The Most Dangerous Game
The 1932 film "The Most Dangerous Game" was based on Richard Connell's 1924 story by the same name. Both versions feature a coolly insane Russian villain, Count Zaroff, and his menacing sidekick Ivan. The pair inhabit an island so remote the Count can indulge his taste for hunting shipwrecked sailors. In the film as in the original, the protagonist is a famous big-game hunter who becomes trapped on Zaroff's island. When he refuses to join Zaroff as a fellow hunter of men, he is forced into the ironic situation of becoming his host's prey.
One difference between the film and the story is the film's addition of the character Eve Trowbridge. The glamorous society lady in a satin gown is played by Fay Wray (wearing her natural, dark hair color). Wray is best known for her portrayal of Ann Darrow, the shrieking blonde love interest of the great ape in "King Kong" (1933).

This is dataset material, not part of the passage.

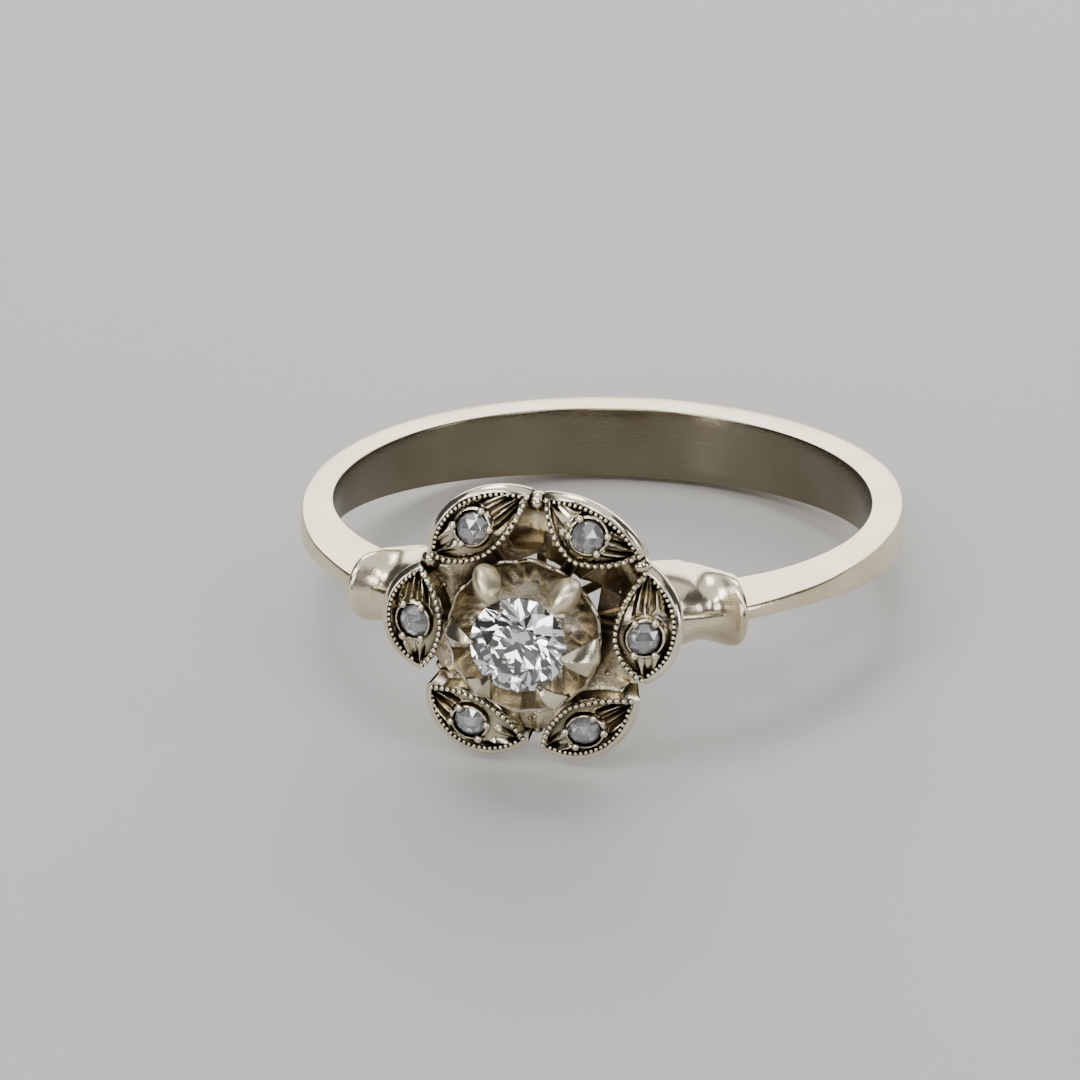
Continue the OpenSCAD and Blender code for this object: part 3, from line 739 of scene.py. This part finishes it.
# webs that close the space between two petals: distance from the flower's
# axis, height, half width in degrees
WEB = [[1.90, 10.52, 30], [2.20, 10.68, 30], [2.50, 10.80, 29], [2.90, 10.86, 24], [3.40, 10.88, 17], [3.66, 10.86, 12], [3.84, 10.80, 8]]
s = Shape()
rng = np.random.default_rng(5)
for k, (deg, reach, notch) in enumerate(JOINTS):
    w = np.linspace(-1, 1, 97)
    rows = []
    for r in np.linspace(1.90, 3.84, 52):
        h, half = float(table(WEB, r, 1)), float(table(WEB, r, 2))
        a = np.radians(deg + half * w)
        # the inner edge steps back round the opening by the cup
        place = (half * w - (8 if k == 1 else -5)) / 15
        rr = r + notch * smooth(1.25 - np.abs(place), 0.0, 0.5) * (3.84 - r) / 1.94
        rr = 1.90 + (rr - 1.90) * (reach - 1.90) / 1.94
        # a trough along the middle with a low ridge in it
        top_h = h - 0.14 * (1 - w**2) + 0.05 * np.exp(-((w - 0.08) / 0.20) ** 2) * smooth(rr, 2.5, 3.0)
        top = np.stack([rr * np.cos(a), rr * np.sin(a), top_h], -1)
        low = np.stack([rr * np.cos(a), rr * np.sin(a), h - 0.50 + 0 * a], -1)[::-1][1:-1:3]
        rows.append(np.vstack([top, low]))
    s.grid(np.array(rows), wrap_v=True, cap_start=True, cap_end=True)
    # drops of solder left on the web
    for _ in range(6 if k == 3 else 2):
        r, a = rng.uniform(2.6, reach - 0.2), math.radians(deg + rng.uniform(-10, 10))
        s.balls([(r * math.cos(a), r * math.sin(a), 10.73)], rng.uniform(0.06, 0.10), level=2)
make("webs", s, flower_to_row, web_metal, 50)

# ---- stage ----------------------------------------------------------------
mesh = bpy.data.meshes.new("floor")
mesh.from_pydata([(-3, -3, -0.00002), (3, -3, -0.00002), (3, 3, -0.00002), (-3, 3, -0.00002)], [], [(0, 1, 2, 3)])
floor = bpy.data.objects.new("floor", mesh)
bpy.context.scene.collection.objects.link(floor)
fm = bpy.data.materials.new("floor")
fm.use_nodes = True
fm.node_tree.nodes["Principled BSDF"].inputs["Base Color"].default_value = (0.46, 0.455, 0.445, 1)
fm.node_tree.nodes["Principled BSDF"].inputs["Roughness"].default_value = 0.6
floor.data.materials.append(fm)

world = bpy.data.worlds.new("studio")
world.use_nodes = True
world.node_tree.nodes["Background"].inputs["Color"].default_value = (0.05, 0.05, 0.052, 1)
world.node_tree.nodes["Background"].inputs["Strength"].default_value = 1.0
bpy.context.scene.world = world


def softbox(name, pos, target, size, power, colour=(1, 1, 1)):
    d = bpy.data.lights.new(name, "AREA")
    d.shape = "RECTANGLE"
    d.size, d.size_y = size
    d.energy = power
    d.color = colour
    o = bpy.data.objects.new(name, d)
    bpy.context.scene.collection.objects.link(o)
    p, t = np.array(pos, float), np.array(target, float)
    z = (p - t) / np.linalg.norm(p - t)
    x = np.cross([0, 0, 1.0], z)
    if np.linalg.norm(x) < 1e-6:
        x = np.array([1.0, 0, 0])
    x /= np.linalg.norm(x)
    y = np.cross(z, x)
    o.matrix_world = Matrix(((x[0], y[0], z[0], p[0]), (x[1], y[1], z[1], p[1]), (x[2], y[2], z[2], p[2]), (0, 0, 0, 1)))
    return o


softbox("overhead", (0.0, -0.02, 0.34), (0, -0.02, 0), (0.56, 0.46), 0.76, (1.0, 0.995, 0.98))
softbox("key_above", (-0.05, 0.08, 0.30), (0, 0, 0), (0.12, 0.10), 0.26, (1.0, 0.99, 0.97))
softbox("back_low", (0.02, 0.20, 0.085), (0, 0, 0.004), (0.44, 0.17), 0.76, (1.0, 0.985, 0.96))
softbox("front_fill", (0.02, -0.34, 0.15), (0, 0, 0.004), (0.20, 0.10), 0.34)
softbox("left_front", (-0.16, -0.16, 0.22), (0, 0, 0.004), (0.11, 0.08), 0.30, (1.0, 0.98, 0.95))
softbox("right_front", (0.20, -0.16, 0.16), (0, 0, 0.004), (0.07, 0.12), 0.14)
softbox("camera_top", (0.0, -0.24, 0.26), (0, 0, 0.004), (0.16, 0.035), 0.28)
# low panels beside the camera and on the right, for the bands inside the shank
softbox("low_left", (-0.20, -0.27, 0.06), (0, 0, 0.004), (0.05, 0.12), 0.12, (1.0, 0.98, 0.95))
softbox("low_right", (0.34, -0.04, 0.06), (0, 0, 0.004), (0.08, 0.12), 0.16)

# ---- camera ---------------------------------------------------------------
F_PX, DIST = 6210.6, 200.0
eps, roll, az = math.radians(17.17), math.radians(1.11), math.radians(10.8)
back = np.array([0, -math.cos(eps), math.sin(eps)])
x = np.array([1.0, 0, 0])
y = np.cross(back, x)
c, sn = math.cos(roll), math.sin(roll)
x, y = c * x + sn * y, -sn * x + c * y
ca, sa = math.cos(az), math.sin(az)
Rz = np.array([[ca, -sa, 0], [sa, ca, 0], [0, 0, 1]])
x, y, z = Rz @ x, Rz @ y, Rz @ back
pos = z * DIST
# turned so that the finger hole's middle comes to (602.1, 518.0) of 1080
d = x * ((540 - 602.1) / F_PX) + y * (-(540 - 518.0) / F_PX) - z
z2 = -d / np.linalg.norm(d)
x2 = np.cross(y, z2)
x2 /= np.linalg.norm(x2)
y2 = np.cross(z2, x2)
x2, y2, z2 = (turn_row(k) for k in (x2, y2, z2))
p = ring_to_row(pos)
cam = bpy.data.objects.new("camera", bpy.data.cameras.new("camera"))
cam.data.sensor_width = 36
cam.data.sensor_fit = "HORIZONTAL"
cam.data.lens = F_PX / 1080 * 36
cam.data.clip_start = 0.005
bpy.context.scene.collection.objects.link(cam)
cam.matrix_world = Matrix(((x2[0], y2[0], z2[0], p[0]), (x2[1], y2[1], z2[1], p[1]), (x2[2], y2[2], z2[2], p[2]), (0, 0, 0, 1)))
bpy.context.scene.camera = cam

If the interior shots of Zaroff's castle seem as familiar as the leading lady, that's thanks to "King Kong" too. "The Most Dangerous Game" was permitted to use a set from the big-budget film at night, when folks from the more important production were snoozing.
Moonlighting actors and repurposed sets? They're part of a long-standing Tinseltown tradition that has made many a B-film possible.